Annual DeFi MEV Extraction ($M)

MEV extraction growing as a structural tax that scales with DeFi adoption

Source: DEV Community MEV analysis estimates

Contrarian Risk: Infrastructure Becoming Auditable

The infrastructure layer IS becoming auditable. Aave Shield's pre-execution MEV simulation, using historical bot data, represents a new class of security tool that treats execution environment as a security surface. If protocols adopt Shield-style simulation as standard, the infrastructure gap narrows.

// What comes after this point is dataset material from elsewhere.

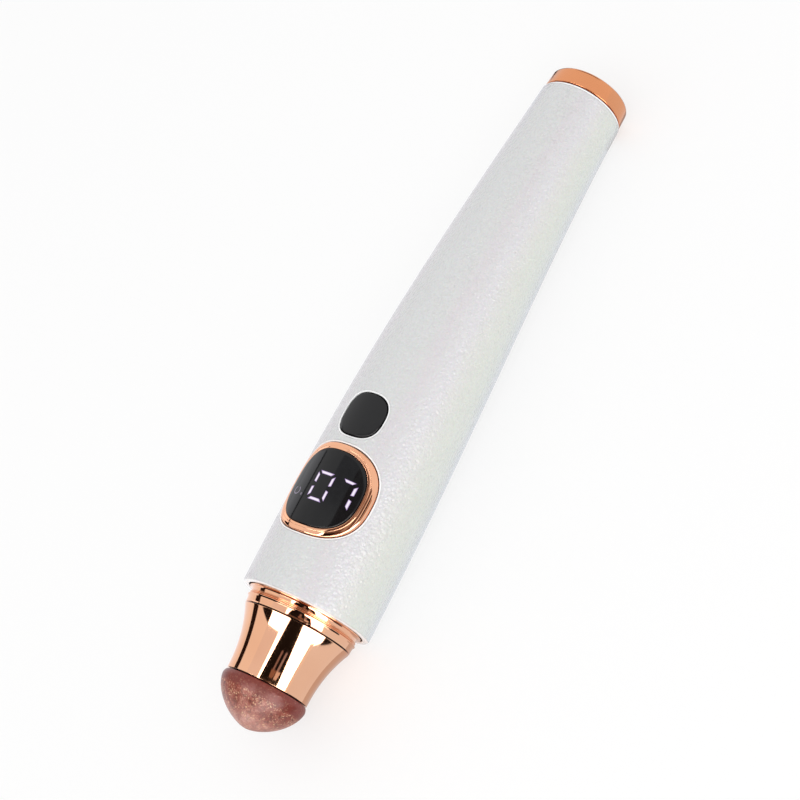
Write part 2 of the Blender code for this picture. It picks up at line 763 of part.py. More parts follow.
def make_board_parts():
    """Display module, chip, coil and capacitors on the board."""
    half = SHELF_HALF - GAP
    rings = [(share * half, draped(SHELF_RISE)) for share in reversed(WINDOW_RING_SHARES)]
    rings += [(half, draped(SHELF_RISE)), (half, flat(ON_BOARD))]
    finish(squircle_body("display_module", DISPLAY_CENTRE, rings), CHIP_BLACK)
    chip_half = CHIP_WIDTH / 2
    chip_centre = SCREW_STATION + CHIP_BEHIND
    chip = span_box(
        "controller_chip",
        (chip_centre - chip_half, -chip_half, ON_BOARD),
        (chip_centre + chip_half, chip_half, ON_BOARD + CHIP_HEIGHT),
        SMALL_EDGE,
    )
    finish(chip, CHIP_BLACK, smooth=False)
    waist = COIL_RADIUS - COIL_WAIST
    coil_outline = [
        (COIL_HEIGHT, 0.0), (COIL_HEIGHT, COIL_RADIUS), (COIL_HEIGHT - COIL_FLANGE, COIL_RADIUS),
        (COIL_HEIGHT - COIL_FLANGE, waist), (COIL_FLANGE, waist), (COIL_FLANGE, COIL_RADIUS),
        (0.0, COIL_RADIUS), (0.0, 0.0),
    ]
    coil_place = (SCREW_STATION + COIL_BEHIND, 0.0, ON_BOARD)
    coil = turned("power_coil", coil_outline, SMALL_SIDES, coil_place, turn=(0.0, 0.0, 0.0))
    finish(coil, CHIP_BLACK)
    for number, side in ((1, -1), (2, 1)):
        size = (CAPACITOR_WIDTH, CAPACITOR_LENGTH, CAPACITOR_HEIGHT)
        x = SCREW_STATION - CAPACITOR_BEFORE
        spot = (x, side * CAPACITOR_OFFSET, ON_BOARD + CAPACITOR_HEIGHT / 2)
        finish(box(f"capacitor_{number}", size, spot, SMALL_EDGE), HEATER_AMBER, smooth=False)


def make_screws():
    """Slotted pan-head screws through the board into the bulkheads."""
    for name, (x, y) in screw_places().items():
        low = -SCREW_LENGTH
        outline = [
            (SCREW_HEAD_HEIGHT, 0.0), (SCREW_HEAD_HEIGHT, SCREW_HEAD_RADIUS - SMALL_EDGE),
            (SCREW_HEAD_HEIGHT - SMALL_EDGE, SCREW_HEAD_RADIUS), (0.0, SCREW_HEAD_RADIUS),
            (0.0, SCREW_RADIUS), (low + SMALL_EDGE, SCREW_RADIUS),
            (low, SCREW_RADIUS - SMALL_EDGE), (low, 0.0),
        ]
        head = turned(name, outline, SMALL_SIDES, (x, y, ON_BOARD), turn=(0.0, 0.0, 0.0))
        slot_size = (SCREW_HEAD_RADIUS * 3, SCREW_SLOT_WIDTH, SCREW_SLOT_DEPTH * 2)
        slot = box(f"{name}_slot", slot_size, (x, y, ON_BOARD + SCREW_HEAD_HEIGHT))
        finish(combine(head, slot), SILVER)


def bay_spans():
    """Start and end of each open bay of the tray, between its bulkheads."""
    spans = [(BLOCK_END, FIRST_BULKHEAD)]
    first = FIRST_BULKHEAD + BULKHEAD
    for i in range(BAY_COUNT):
        spans.append((first + i * BAY_PITCH, first + (i + 1) * BAY_PITCH - BULKHEAD))
    return spans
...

Similarly, the move from single EOA SERVICE_ROLE keys to MPC wallets or hardware HSMs is a known fix — the question is whether the DeFi ecosystem can implement these fixes faster than institutional capital migrates to regulated wrappers where the infrastructure layer is someone else's problem.

What This Means

DeFi's actual vulnerability is not a smart contract logic bug — it is a multi-layered infrastructure stack that extends far beyond what traditional audits examine. For institutional allocators, the Resolv and Aave incidents quantify the operational risk that makes DeFi composability optional. The security theater of audits (14 for Resolv, extensive for Aave) provides false confidence while the real attack surfaces remain unaudited and unmeasured. Until DeFi protocols can close this gap — through automated infrastructure safeguards, multi-party key management, and oracle circuit breakers — institutional capital will continue migrating to regulated alternatives where the infrastructure layer is designed for institutional risk tolerance.